## [Exercise objective]
Compile every line that includes the word "copy".

★ ★ ★ ★ ★ ★ ★

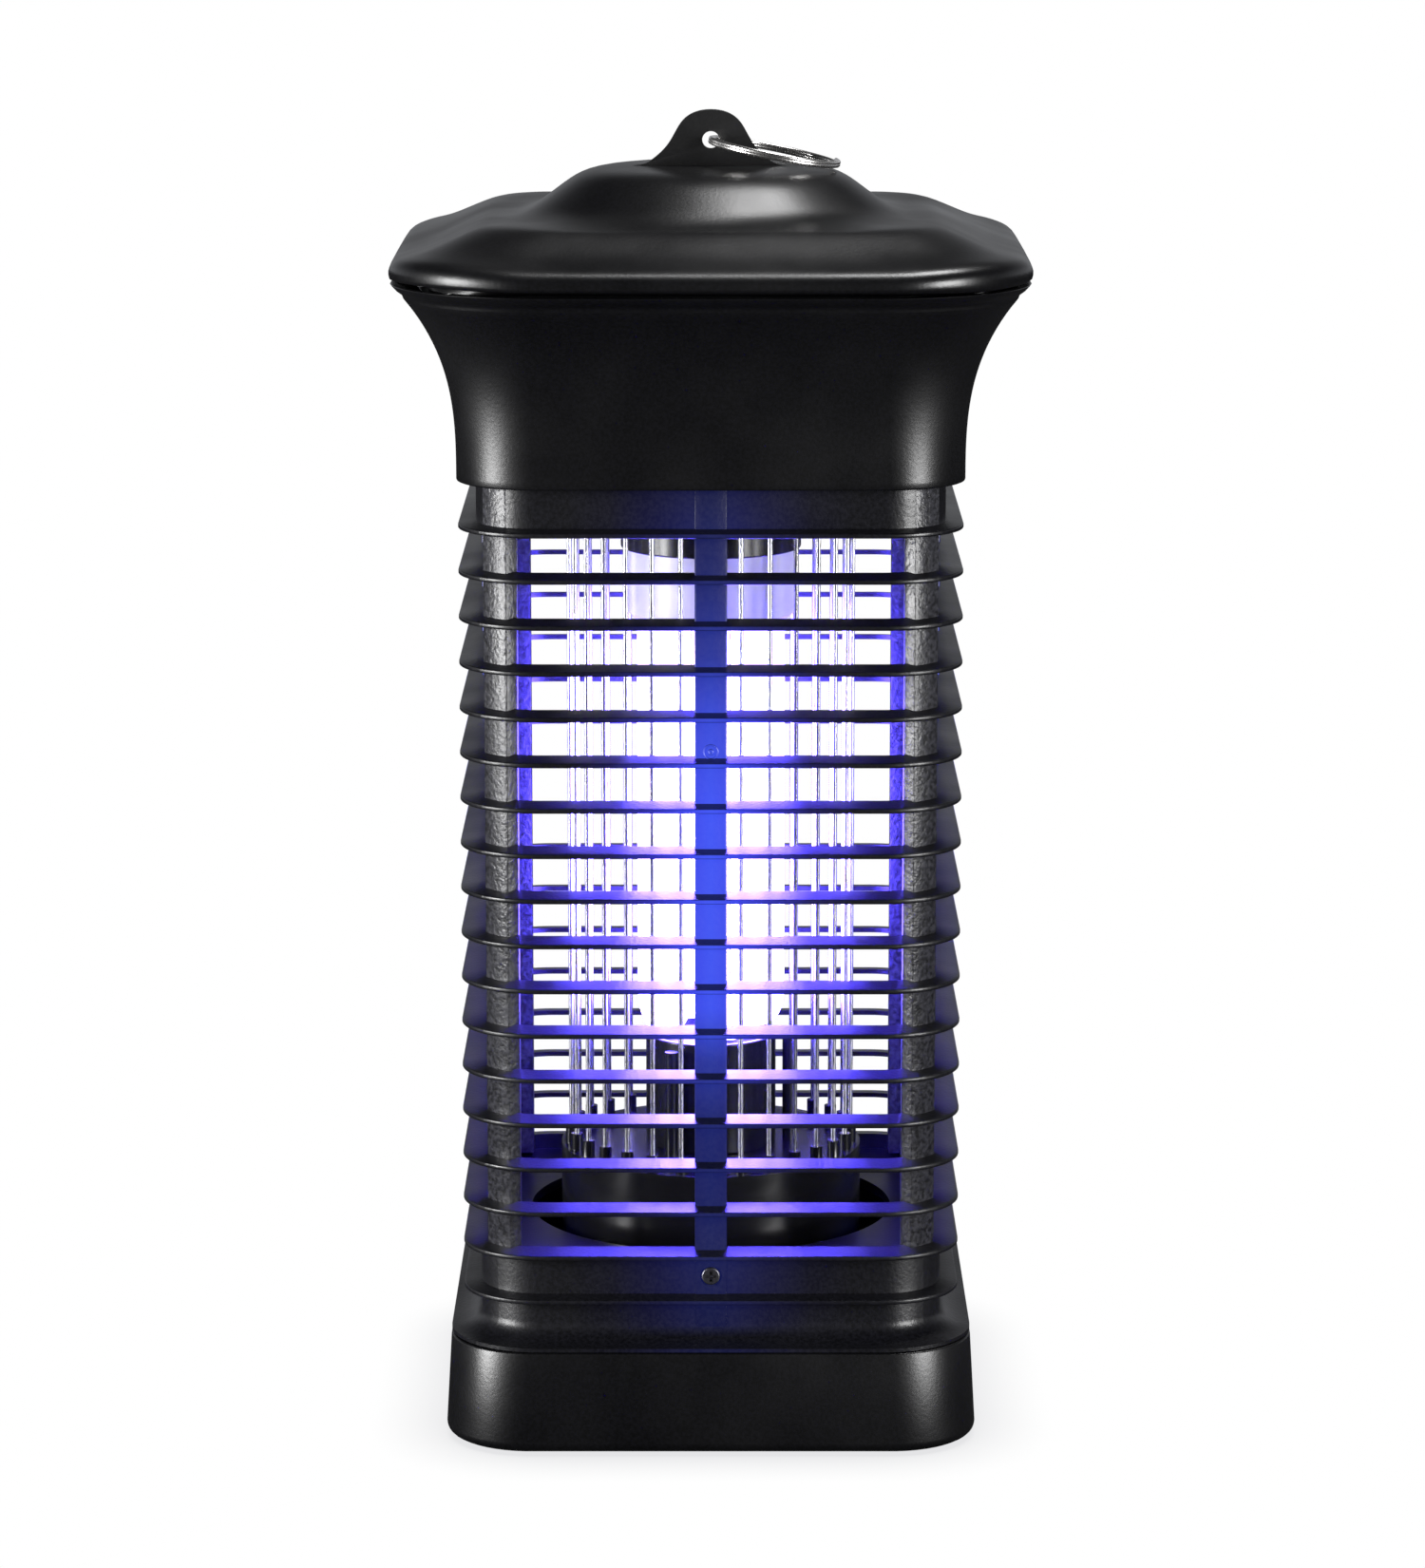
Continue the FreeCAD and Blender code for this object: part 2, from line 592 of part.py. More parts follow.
# Each roof section is (share of the height, share of the brim's half width, corner share).
ROOF_SECTIONS = (
    (0.00, 0.997, 0.49), (0.08, 1.006, 0.49), (0.16, 0.992, 0.48), (0.225, 0.945, 0.46),
    (0.30, 0.865, 0.42), (0.40, 0.785, 0.38), (0.485, 0.715, 0.38), (0.53, 0.655, 0.55),
    (0.57, 0.595, 0.85), (0.66, 0.53, 0.985), (0.80, 0.475, 0.985), (0.92, 0.42, 0.985),
    (0.985, 0.36, 0.985), (1.00, 0.26, 0.985),
)


def roof_section(shares, inset):
    height_share, half_share, corner_share = shares
    height = "roof_bottom + ( roof_top - roof_bottom ) * %g" % height_share
    if height_share:
        height += " - %s" % inset
    half = "brim_half * %g - %s" % (half_share, inset)
    return height, half, "( %s ) * %g" % (half, corner_share)


def make_roof():
    """Domed lid with a rolled brim, a slot for the hanger and four screw pillars."""
    body = new_body("roof_cap")
    loft(body, "AdditiveLoft", [roof_section(s, "0") for s in ROOF_SECTIONS])
    inner = [ROOF_SECTIONS[0]] + list(ROOF_SECTIONS[3:])
    loft(body, "SubtractiveLoft", [roof_section(s, "shell") for s in inner])
    doc.recompute()
    slot = new_sketch(body, "XY_Plane", "roof_top + 1")
    polygon(slot, [("-12.2", "-1.2"), ("12.2", "-1.2"), ("12.2", "1.2"), ("-12.2", "1.2")])
    pocket(body, slot, "8")
    pilots = new_sketch(body, "XY_Plane", "roof_top - shell - 0.1")
    for side in ("-14.2", "14.2"):
        circle(pilots, side, "0", "1.45")
    pocket(body, pilots, "1.7", reverse=True)
    for x, y in corners_of(1):
        sketch = new_sketch(body, "XY_Plane", "deck_bottom + deck_thick")
        across, up = "%d * pillar_place" % x, "%d * pillar_place" % y
        circle(sketch, across, up, "4.2")
        pad(body, sketch, "roof_bottom - deck_bottom - deck_thick + 11.0")
        doc.recompute()
        pilot = new_sketch(body, "XY_Plane", "deck_bottom + deck_thick")
        circle(pilot, across, up, "1.55")
        pocket(body, pilot, "20", reverse=True)


def make_hanger():
    """Bell-shaped plate with an eye, on a foot screwed under the roof."""
    eye, top, base = dim("eye_height"), dim("hanger_top"), dim("roof_top") + 0.2
    half = [Vector(0, 0, top), Vector(6.9, 0, top - 2.7), Vector(10.6, 0, eye - 1.3),
            Vector(14.6, 0, base + 1.4), Vector(20.5, 0, base)]
    right = Part.BSplineCurve()
    right.interpolate(half, InitialTangent=Vector(1, 0, 0), FinalTangent=Vector(1, 0, -0.1))
    left = right.copy()
    left.mirror(CENTRE, UP)
    foot = Part.LineSegment(half[-1], Vector(-half[-1].x, 0, base)).toShape()
    outline = Part.Wire(Part.sortEdges([right.toShape(), left.toShape(), foot])[0])
    thick = dim("hanger_thick")
    plate = Part.Face(outline).translated(Vector(0, -thick / 2, 0)).extrude(Vector(0, thick, 0))
    plate = plate.cut(Part.makeCylinder(dim("eye_radius"), 8, Vector(0, -4, eye), Vector(0, 1, 0)))
    shell_under = dim("roof_top") - dim("shell") - 0.1
    stem = Part.makeBox(24, thick, base + 0.1 - shell_under, Vector(-12, -thick / 2, shell_under))
    flange = Part.makeBox(34, 12, 1.6, Vector(-17, -6, shell_under - 1.6))
    for x in (-14.2, 14.2):
        flange = flange.cut(Part.makeCylinder(1.5, 4, Vector(x, 0, shell_under - 3)))
    solid_feature("hanger_plate", plate.multiFuse([stem, flange]).removeSplitter())


def make_split_ring():
    """Two turns of wire lying side by side, as one ring through the hanger's eye."""
    radius, wire = dim("ring_radius"), dim("ring_wire")
    turns = [Part.makeTorus(radius, wire * 1.05, Vector(0, 0, offset * wire))
             for offset in (-1, 1)]
    ring = turns[0].fuse(turns[1])
    turn = Rotation(Vector(0, 1, 0), dim("ring_droop"))
    centre = Vector(0, 0, dim("eye_height")) + turn.multVec(Vector(radius, 0, 0))
    solid_feature("split_ring", ring, Placement(centre, turn))


# ---------------------------------------------------------------- screws, circuit, inlet

def make_roof_screws():
    """Four screws up through the deck into the roof's pillars."""
    one = screw(3.0, 2.0, 1.5, 16.0)
    group = [one.translated(Vector(x, y, dim("deck_bottom")))
             for x, y in corners_of(dim("pillar_place"))]
    solid_feature("roof_screws", Part.makeCompound(group))


def make_hanger_screws():
    """Two screws up through the hanger's foot into the roof."""
    one = screw(2.6, 1.5, 1.4, 3.2)
    seat = dim("roof_top") - dim("shell") - 1.7
    group = [one.translated(Vector(x, 0, seat)) for x in (-14.2, 14.2)]
    solid_feature("hanger_screws", Part.makeCompound(group))


def make_board():
    """Small laminate board on four posts, and its screws."""
    deck, low, thick = dim("deck_bottom") + dim("deck_thick"), dim("board_height"), dim("board_thick")
    across, along = dim("board_across"), dim("board_along")
    plate = Part.makeBox(across, along, thick, Vector(-across / 2, -along / 2, low))
    inset, clearance, pilot = 4.0, 1.6, 1.2
    holes = [(sx * (across / 2 - inset), sy * (along / 2 - inset)) for sx, sy in corners_of(1)]
    for x, y in holes:
        plate = plate.cut(round_bar(clearance, low, low + thick, x, y))
    solid_feature("circuit_board", plate)
    posts = [round_bar(3.0, deck, low, x, y).cut(round_bar(pilot, low - 8, low, x, y))
             for x, y in holes]
    solid_feature("board_posts", Part.makeCompound(posts))
    fixing = screw(2.6, 1.5, pilot, 7.0).rotated(CENTRE, Vector(1, 0, 0), 180)
    fixings = [fixing.translated(Vector(x, y, low + thick)) for x, y in holes]
    solid_feature("board_screws", Part.makeCompound(fixings))


def make_board_pieces():
    """Transformer, five capacitors and the terminal block that the wires end in."""
    top = dim("board_height") + dim("board_thick")
    core = Part.makeBox(20, 18, 15, Vector(-26, -9, top))
    solid_feature("step_up_transformer", core.makeFillet(1.0, core.Edges))
    row, pitch = 14.0, 10.0
    places = [(4 + pitch * i, -row) for i in range(3)] + [(4 + pitch * i, row) for i in range(2)]
    cans = [round_bar(dim("can_radius"), top, top + dim("can_height"), x, y) for x, y in places]
    solid_feature("capacitors", Part.makeCompound(cans))
    width, deep, terminal = 16.0, 9.0, 1.8
    block = Part.makeBox(width, deep, deep, Vector(10, -deep / 2, top))
    for x in (14, 22):
        block = block.cut(round_bar(terminal, top + 4, top + deep, x, 0))
    solid_feature("terminal_block", block)


def make_cord_inlet():
    """Soft bush in the back of the housing that a mains cord passes through."""
    inside, outside = dim("waist_half") - dim("shell") - 3, dim("waist_half") + 6
    outer, bore = dim("inlet_outer"), dim("cord_radius")
    points = [(bore, 0), (outer, 0), (outer, 2.8), (outer - 2.1, 2.8), (outer - 2.1, 7.6),
              (outer, 7.6), (outer - 1.2, outside - inside), (bore, outside - inside)]
    corners = [Vector(r, 0, z) for r, z in points]
    section = Part.Face(Part.makePolygon(corners + corners[:1]))
    bush = section.revolve(CENTRE, UP, 360)
    lie_back = Placement(Vector(0, inside, dim("inlet_height")), Rotation(Vector(1, 0, 0), -90))
    solid_feature("cord_inlet", bush, lie_back)


# ---------------------------------------------------------------- build and write

def check_document():
    """Stop on any object that failed to recompute or gave a bad shape."""
    for obj in doc.Objects:
        if "Invalid" in obj.State or "Error" in obj.State:
            raise RuntimeError("%s failed to recompute" % obj.Name)
    for name, part in parts.items():
        if part.Shape.isNull() or not part.Shape.isValid():
            raise RuntimeError("%s has no valid shape" % name)


def write_parts():
    """One STEP file for each sub-part, named after its node."""
    os.makedirs("parts", exist_ok=True)
    for old in os.listdir("parts"):
        os.remove(os.path.join("parts", old))
    for name, part in parts.items():
        part.Shape.exportStep(os.path.join("parts", name + ".step"))
        print("%-22s %3d solids %10.1f mm3" % (name, len(part.Shape.Solids), part.Shape.Volume))


for make in (make_tray, make_foot_pads, make_cage, make_cage_screws, make_floor, make_drum,
             make_drum_arms, make_grid, make_upper_insulator, make_lamp, make_rest_posts,
             make_housing, make_deck, make_roof, make_hanger, make_split_ring,
             make_roof_screws, make_hanger_screws, make_board, make_board_pieces,
             make_cord_inlet):
    make()
doc.recompute()
check_document()
write_parts()
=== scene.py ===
import json
import math

import bmesh
import bpy
from mathutils import Matrix, Vector

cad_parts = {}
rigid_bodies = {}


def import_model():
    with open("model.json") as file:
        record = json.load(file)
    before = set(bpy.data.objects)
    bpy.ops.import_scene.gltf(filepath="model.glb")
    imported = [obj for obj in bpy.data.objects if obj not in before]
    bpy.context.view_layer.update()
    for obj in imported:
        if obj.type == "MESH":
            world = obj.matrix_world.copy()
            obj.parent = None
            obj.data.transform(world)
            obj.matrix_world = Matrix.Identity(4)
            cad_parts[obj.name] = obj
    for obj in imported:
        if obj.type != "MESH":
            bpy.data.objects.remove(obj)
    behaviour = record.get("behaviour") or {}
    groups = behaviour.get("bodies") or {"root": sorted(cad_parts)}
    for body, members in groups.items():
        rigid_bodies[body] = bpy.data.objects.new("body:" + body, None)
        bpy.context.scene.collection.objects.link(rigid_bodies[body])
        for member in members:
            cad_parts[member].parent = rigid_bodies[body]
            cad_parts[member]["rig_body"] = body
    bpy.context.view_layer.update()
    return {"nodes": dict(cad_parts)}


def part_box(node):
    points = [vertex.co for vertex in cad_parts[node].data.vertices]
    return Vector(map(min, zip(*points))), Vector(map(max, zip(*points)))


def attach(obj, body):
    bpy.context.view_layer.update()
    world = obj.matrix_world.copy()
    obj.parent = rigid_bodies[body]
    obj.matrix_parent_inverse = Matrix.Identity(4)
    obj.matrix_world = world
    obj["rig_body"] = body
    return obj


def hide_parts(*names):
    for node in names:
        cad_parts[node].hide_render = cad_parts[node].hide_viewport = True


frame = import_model()
nodes = frame["nodes"]
MM = 0.001


# ---- Pull-off tray ----------------------------------------------------------------------
# A square ABS pan, injection moulded with drawn-in sides so that it leaves the tool.
# Its outside has a fine spark-eroded texture, and two tongues inside click into the cage.

def linear(hex_colour):
    """sRGB hex to the linear colour that a shader socket takes."""
    channels = [int(hex_colour[i:i + 2], 16) / 255 for i in (1, 3, 5)]
    return tuple(c / 12.92 if c <= 0.04045 else ((c + 0.055) / 1.055) ** 2.4
                 for c in channels) + (1.0,)


def add(tree, kind, values=None, links=None, **settings):
    """One shader node with its settings, its socket values and its incoming links."""
    node = tree.nodes.new("ShaderNode" + kind)
    for name, value in settings.items():
        setattr(node, name, value)
    for socket, value in (values or {}).items():
        node.inputs[socket].default_value = value
    for socket, source in (links or {}).items():
        tree.links.new(source, node.inputs[socket])
    return node


def new_material(name):
    """An empty material: its node tree, the object's coordinates and the output node."""
    material = bpy.data.materials.new(name)
    material.use_nodes = True
    tree = material.node_tree
    tree.nodes.clear()
    place = add(tree, "TexCoord").outputs["Object"]
    return material, tree, place, add(tree, "OutputMaterial")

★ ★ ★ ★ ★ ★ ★

## [Correct answer]
    left = right.copy()
            world = obj.matrix_world.copy()
    world = obj.matrix_world.copy()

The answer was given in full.